Facile Synthesis of 3D Printed Tailor-Shape Electrode PLA-GnP for Electrochemical Sensing ^†

Additive manufacturing (AM) has made enormous advancements in technology and materials development, and attention is required for the development of functionalized printed materials. AM can assist in manufacturing complex designed tailored-shaped electrodes efficiently for electrochemical sensing in the food industry. Herein, we used commercial fused deposition modeling (FDM) filament and polylactic acid (PLA) for FDM 3D printing of a self-designed electrode with minimal time and cost compared to commercial electrodes. Surface functionalization on the 3D printed PLA electrode was conducted using GnP to enhance the electrical conductivity.
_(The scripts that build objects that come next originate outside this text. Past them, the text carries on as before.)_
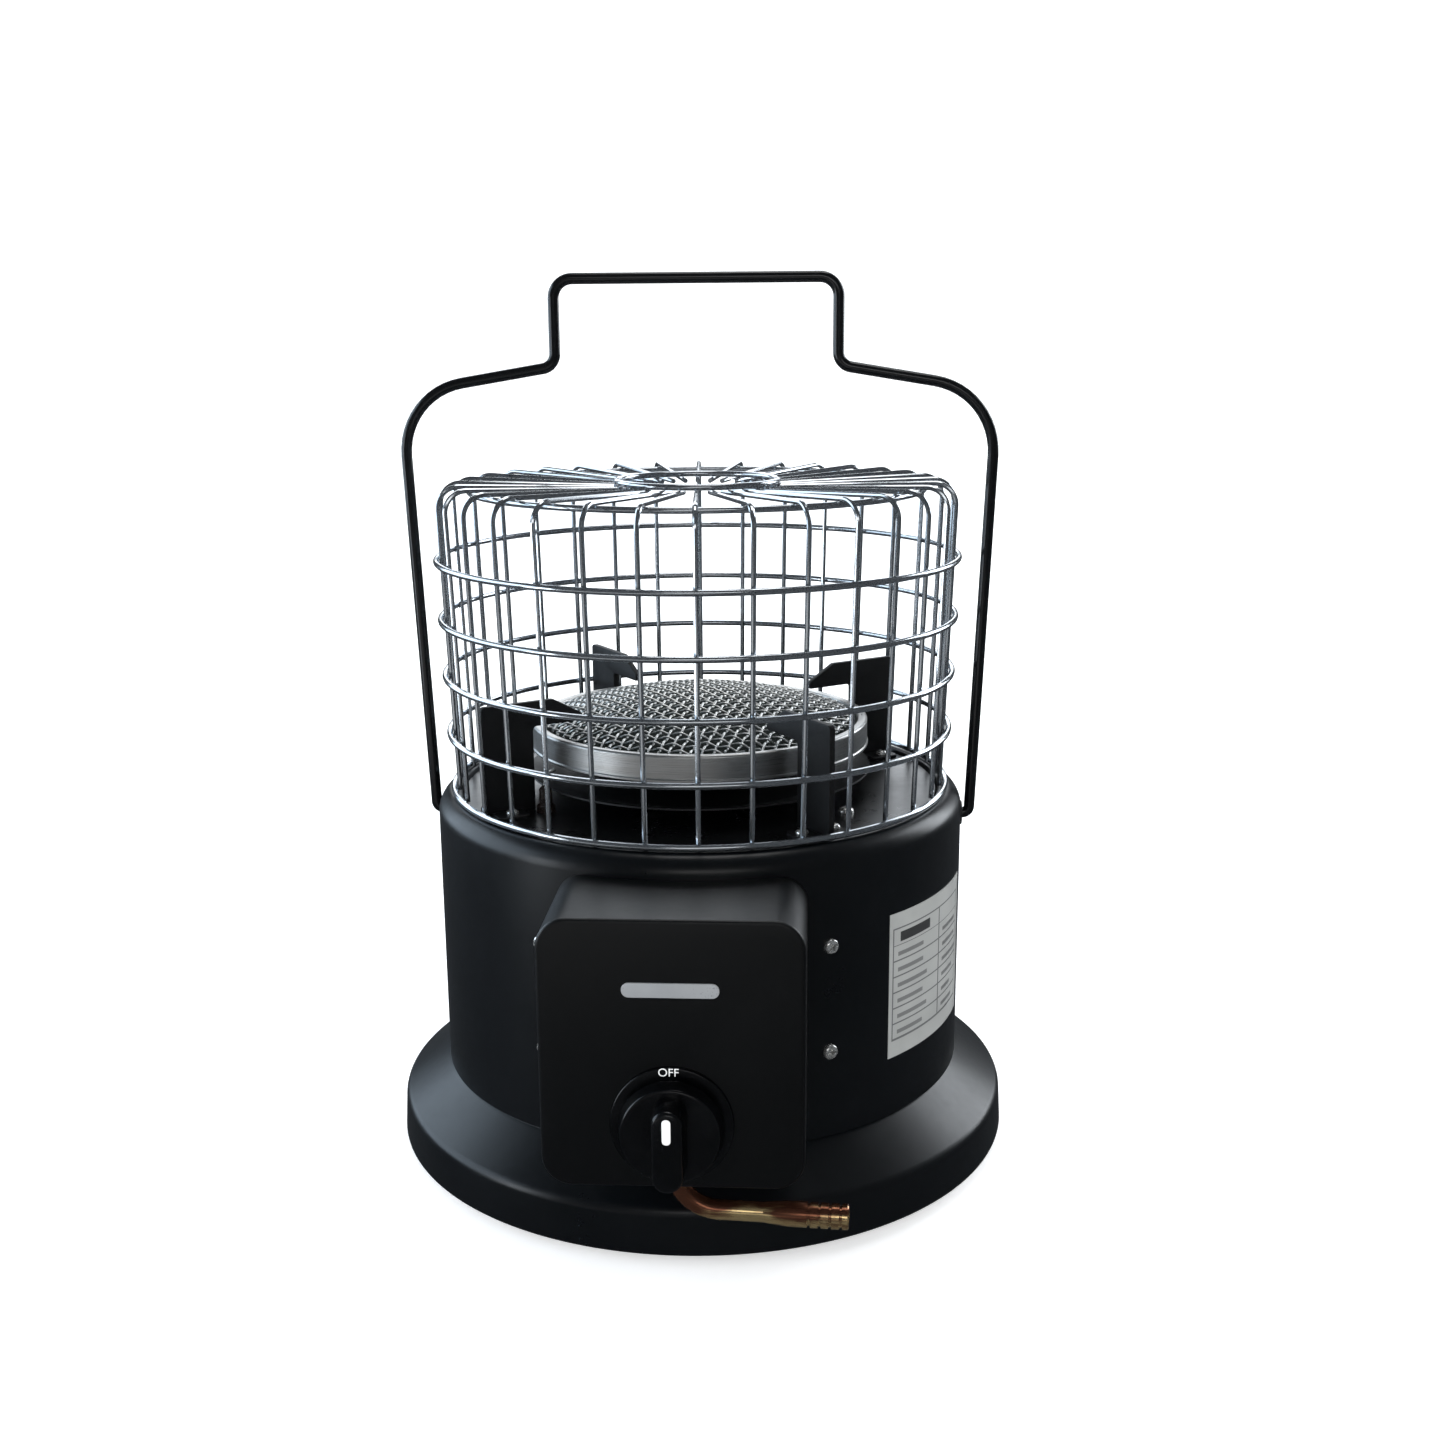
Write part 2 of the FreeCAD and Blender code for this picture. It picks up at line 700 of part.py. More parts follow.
def return_spring():
    """Coil between the seat and the plunger's pocket, at the length it has with the knob pushed in."""
    height = spring_seat - plunger_back - spring_wire
    helix = Part.makeHelix(height / 3.0, height, spring_radius)
    circle = Part.Wire(Part.makeCircle(spring_wire / 2, V(spring_radius, 0, 0), V(0, 1, 0)))
    coil = Part.Wire(helix).makePipeShell([circle], True, True)
    return placed(coil, V(0, plunger_back + spring_wire / 2, knob_height), V(0, 1, 0))


def valve_body():
    """Tap body with a bore for the spring and plunger, an inlet below and an outlet behind."""
    body = along_y(11.5, valve_front, valve_back)
    inlet = Part.makeCylinder(7.5, knob_height - nozzle_top, V(nozzle_x, nozzle_y, nozzle_top))
    body = body.fuse(inlet).removeSplitter()
    body = body.cut(along_y(plunger_radius + 0.05, valve_front - 4, spring_seat))
    body = body.cut(along_y(stem_radius + 0.4, spring_seat - 1, -146.0))
    body = body.cut(along_y(3.0, duct_back, valve_back + 1))
    feed = Part.makeCylinder(2.5, knob_height - 9.3 - nozzle_top + 1, V(nozzle_x, nozzle_y, nozzle_top - 1))
    duct_level = knob_height - duct_drop
    duct_start = V(nozzle_x, nozzle_y, duct_level)
    duct = placed(Part.makeCylinder(1.0, duct_back - nozzle_y + 1), duct_start, V(0, 1, 0))
    cross = placed(Part.makeCylinder(0.8, duct_drop), V(nozzle_x, duct_back, duct_level), UP)
    return body.cut(feed).cut(cross).cut(duct)


def piezo_igniter():
    """Spark unit held on the valve, with its contact at the top."""
    barrel = Part.makeCylinder(6.5, 32.0, V(20.0, -156.0, 92.0))
    barrel = barrel.fuse(Part.makeCylinder(2.5, 5.0, V(20.0, -156.0, 124.0)))
    arm = Part.makeBox(9.0, 8.0, 20.0, V(11.0, -160.0, 78.0))
    return barrel.fuse(arm).cut(along_y(11.5, valve_front, valve_back)).removeSplitter()


def ignition_lead():
    """Lead from the spark unit, through the drum's window, to the electrode."""
    end = polar(electrode_circle, electrode_azimuth)
    points = [V(20, -156, 129), V(20, -156, 146), V(14, -138, 151), V(-8, -118, 152), V(-30, -96, 150),
              V(end.x + 6, end.y - 6, 146), V(end.x, end.y, 156), V(end.x, end.y, 166)]
    radii = []
    for index in range(1, len(points) - 1):
        before, after = points[index] - points[index - 1], points[index + 1] - points[index]
        shorter = min(before.Length, after.Length)
        radii.append(0.45 * shorter / math.tan(before.getAngle(after) / 2))
    return rod(points, radii, 3.0)


def nozzle_direction():
    angle = math.radians(nozzle_turn)
    return V(math.cos(angle), -math.sin(angle), 0)


def nozzle_points():
    corner = V(nozzle_x, nozzle_y, nozzle_level)
    return [V(nozzle_x, nozzle_y, nozzle_top), corner, corner + nozzle_direction() * nozzle_reach]


def hose_nozzle():
    """Bent brass tail with a ribbed end for a rubber hose."""
    start, corner, end = nozzle_points()
    body = rod([start, corner, end], [nozzle_bend], nozzle_diameter)
    sleeve = Part.makeCylinder(nozzle_crest / 2, nozzle_ribbed)
    floor = Part.makeCylinder(nozzle_crest / 2 - groove_depth, groove_width)
    groove = Part.makeCylinder(nozzle_crest, groove_width).cut(floor)
    for step in range(4):
        sleeve = sleeve.cut(moved(groove, V(0, 0, nozzle_ribbed - 4.0 - groove_pitch * step)))
    taper = Part.makeCone(nozzle_diameter / 2, nozzle_crest / 2, nozzle_taper, V(0, 0, -nozzle_taper))
    sleeve = placed(sleeve.fuse(taper), end - nozzle_direction() * nozzle_ribbed, nozzle_direction())
    body = body.fuse(sleeve).removeSplitter()
    return body.cut(rod([start + UP, corner, end + nozzle_direction()], [nozzle_bend], nozzle_bore))


def inlet_nut():
    height = 7.4
    hexagon = Part.Face(Part.makePolygon([polar(9.5, 60.0 * step) for step in range(7)]))
    nut = hexagon.extrude(V(0, 0, height)).cut(Part.makeCylinder(nozzle_diameter / 2, height))
    return moved(nut, V(nozzle_x, nozzle_y, nozzle_top - height))


# ---- Export -----------------------------------------------------------------------------------

def all_nodes():
    nodes = {"base_skirt": base_skirt(), "base_plate": base_plate(), "foot_screws": foot_screws(),
             "drum": drum(), "drum_screws": drum_screws(), "top_plate": top_plate(),
             "plate_screws": plate_screws(), "heat_shield": heat_shield(), "burner_bowl": burner_bowl(),
             "burner_ring": burner_ring(), "ceramic_plate": ceramic_plate(), "mesh_dome": mesh_dome(),
             "mixing_tube": mixing_tube(), "gas_jet": gas_jet(), "gas_pipe": gas_pipe(),
             "jet_bracket": jet_bracket(), "spark_electrode": spark_electrode(),
             "electrode_insulator": electrode_insulator(), "support_screws": support_screws(),
             "guard_small_ring": guard_small_ring(), "guard_under_ring": guard_under_ring(),
             "handle": handle(), "handle_clips": handle_clips(), "control_box": control_box(),
             "box_screws": box_screws(), "nameplate": nameplate(), "data_label": data_label(),
             "knob_bezel": knob_bezel(), "knob": knob(), "knob_indicator": indicator_block(),
             "valve_stem": valve_stem(), "valve_plunger": valve_plunger(), "return_spring": return_spring(),
             "valve_body": valve_body(), "piezo_igniter": piezo_igniter(), "ignition_lead": ignition_lead(),
             "hose_nozzle": hose_nozzle(), "inlet_nut": inlet_nut(),
             "guard_wires": Part.Compound(guard_wires())}
    for index, azimuth in enumerate(foot_azimuths, 1):
        nodes["foot_%d" % index] = foot(azimuth)
    for index, azimuth in enumerate(support_azimuths, 1):
        nodes["pot_support_%d" % index] = pot_support(azimuth)
    for index, level in enumerate(ring_levels, 1):
        nodes["guard_ring_%d" % index] = guard_ring(level)
    for name, side in (("left", -1), ("right", 1)):
        nodes["pivot_bush_" + name] = pivot_bush(side)
    return nodes


os.makedirs("parts", exist_ok=True)
for node, shape in all_nodes().items():
    if not shape.isValid() or not shape.Solids:
        print("check", node, "valid:", shape.isValid(), "solids:", len(shape.Solids))
    shape.exportStep("parts/%s.step" % node)
    print(node, len(shape.Solids), "solids", round(sum(solid.Volume for solid in shape.Solids)), "mm3")
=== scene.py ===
import bpy
import bmesh
import json
import math
from functools import partialmethod
from mathutils import Matrix, Vector

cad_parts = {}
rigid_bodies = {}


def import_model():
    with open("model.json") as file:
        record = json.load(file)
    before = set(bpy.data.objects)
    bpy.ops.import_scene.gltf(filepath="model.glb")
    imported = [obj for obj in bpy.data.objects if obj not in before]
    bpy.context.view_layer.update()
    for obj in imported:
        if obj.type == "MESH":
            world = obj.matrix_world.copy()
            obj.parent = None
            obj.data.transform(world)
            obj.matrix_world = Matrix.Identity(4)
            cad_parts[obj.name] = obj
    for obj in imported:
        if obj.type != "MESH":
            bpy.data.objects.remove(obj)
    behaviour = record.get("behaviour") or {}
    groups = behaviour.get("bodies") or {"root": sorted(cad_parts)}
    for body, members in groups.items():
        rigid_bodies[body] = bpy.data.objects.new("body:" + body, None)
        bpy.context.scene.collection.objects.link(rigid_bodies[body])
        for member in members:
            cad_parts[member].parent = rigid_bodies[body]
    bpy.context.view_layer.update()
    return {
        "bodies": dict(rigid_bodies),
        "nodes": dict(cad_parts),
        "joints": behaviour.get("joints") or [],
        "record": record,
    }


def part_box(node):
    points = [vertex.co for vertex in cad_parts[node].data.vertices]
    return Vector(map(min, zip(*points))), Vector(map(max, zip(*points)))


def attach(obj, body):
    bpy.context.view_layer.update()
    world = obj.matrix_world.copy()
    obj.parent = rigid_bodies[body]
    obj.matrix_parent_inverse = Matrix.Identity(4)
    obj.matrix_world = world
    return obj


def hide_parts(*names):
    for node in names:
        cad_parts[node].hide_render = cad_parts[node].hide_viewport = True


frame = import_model()
nodes = frame["nodes"]
mm = 0.001
up = Vector((0, 0, 1))


def fromMm(**lengths):
    # lengths given in millimetres, alone or in lists
    return {name: [part * mm for part in value] if isinstance(value, list) else value * mm
            for name, value in lengths.items()}


# Graphs: one class wraps a socket so that arithmetic adds Math nodes, and one method makes any other node.

class Field:
    def __init__(self, graph, socket):
        self.graph = graph
        self.socket = socket

    def pick(self, name):
        return Field(self.graph, self.socket.node.outputs[name])

    def calc(self, operation, *others):
        return self.graph.make("ShaderNodeMath", {"operation": operation}, dict(enumerate((self,) + others)))

    def __rsub__(self, other):
        return self.graph.make("ShaderNodeMath", {"operation": "SUBTRACT"}, {0: other, 1: self})

    __add__ = __radd__ = partialmethod(calc, "ADD")
    __sub__ = partialmethod(calc, "SUBTRACT")
    __mul__ = __rmul__ = partialmethod(calc, "MULTIPLY")
    __truediv__ = partialmethod(calc, "DIVIDE")
    below = partialmethod(calc, "LESS_THAN")
    above = partialmethod(calc, "GREATER_THAN")


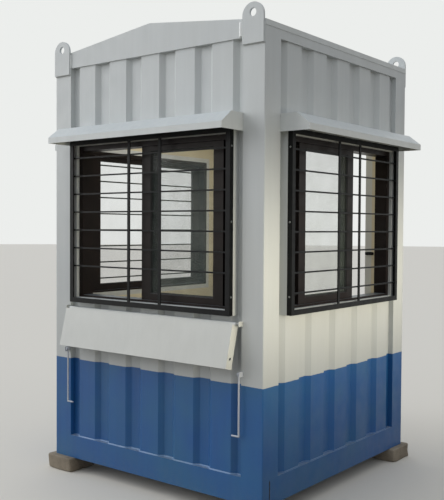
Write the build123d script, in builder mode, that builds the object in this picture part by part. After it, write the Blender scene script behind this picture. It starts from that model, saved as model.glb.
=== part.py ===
from build123d import *
from math import atan2, degrees, hypot
import os

os.makedirs("parts", exist_ok=True)

# A steel security guard booth, five feet square, standing on four concrete blocks.
# X runs along the front from left to right, Y from the front to the back, Z up from the ground.
# The origin is on the ground, under the middle of the booth. All sizes are in millimetres.

# Overall size
width = 1500
depth = 1500
block_height = 80
base_rail_height = 130
eave_height = 2325
gable_rise = 92
eave_rail_height = 70

# Steel frame
frame_steel = 4
post_face = 130
post_corner_radius = 6
base_rail_flange = 90
eave_rail_flange = 60
joist_flange = 50
joist_count = 3
gable_steel = 4
roof_steel = 2
roof_lip = 25
floor_thickness = 18
block_size = 210
block_overhang = 40

# Wall build-up, measured inward from the outer face of the posts
sheet_setback = 8
sheet_steel = 1.5
rib_depth = 22
rib_width = 128
rib_pitch = 244
rib_slope = 26
wall_thickness = 80
lining_thickness = 10
ceiling_thickness = 10
joint_gap = 0.3

# Windows, all three alike
window_margin = 43
window_height = 915
window_sill = 915
surround_bar = 28
surround_steel = 3
surround_proud = 16
track_front = 2
track_jamb = 30
track_head = 27
track_sill = 12
sash_overlap = 76
sash_stile = 62
sash_bottom_rail = 34
sash_top_rail = 24
sash_thickness = 22
outer_sash_depth = 14
inner_sash_depth = 42
sash_play = 1
front_sash_gap = 27
right_sash_gap = 92
glass_thickness = 5

# Window grilles
grille_bar = 27
grille_bar_depth = 28
grille_steel = 3
grille_pitch = 101.6
grille_rod = 8
grille_strap = 18
grille_strap_depth = 6
grille_strap_offset = 112

# Rain hoods
hood_projection = 165
hood_flat = 92
hood_rise = 87
hood_lip = 32
hood_below_window_top = 20
hood_steel = 2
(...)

Scanning electron microscopy confirmed the homogenized surface coating of GnP that provides electron flow behavior for the 3D printed electrode. The electrochemically functionalized 3D printed electrode was tested against standard 3-monochloropropane-1,2-diol (3-MCPD) with known concentrations and characterized using cyclic voltammetry and differential pulse voltammetry methods. The results showed a basis for the promising application of detecting and quantifying 3-MCPD, a food contaminant known for its potential of being carcinogenic. The fabrication of functionalized 3D printed polymer electrodes paves the way for the development of complete 3D-printable electrochemical systems.